There is freedom to add additional analytics and queries since I have direct access to the service and data. For example I am able to get a bounce rate approximation. With a little more work I can get an average visit duration among others. I imagine Vercel has more features but behind a higher paywall.
An engineer who doesn't suffer from infra skill issues could spin up a much more robust and stable analytics service in a fraction of the time. However, for each additional "robustness" feature added, the cost and complexity will go up too. If I wanted zero downtime deployments, that means orchestration with additional provisioning. If I wanted data guarantees, that'd add even more.

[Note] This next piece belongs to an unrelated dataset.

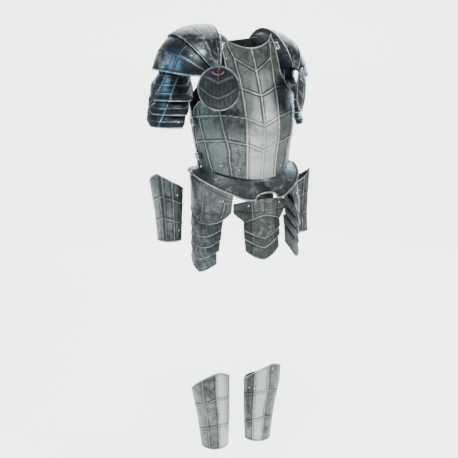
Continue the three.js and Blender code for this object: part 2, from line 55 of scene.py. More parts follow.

I am going to keep running this along side Vercel to see how it does and will iterate on it overtime. Who knows, maybe I'll spin up a sAAs product which is nothing more than a droplet wrapper with a sqlite database slapped in. I better slap AI in the domain to make sure people know I mean business.
shush, I know of turso. They look amazing.
This was fun and outside my comfort zone. I want to do more to see what a squeeh stack can handle. I have ideas.
Cheers!
One final note. I know that Vercel is wrapping Tinybird behind the scenes. Just imagine replacing all usages of "Vercel" with Tinybird.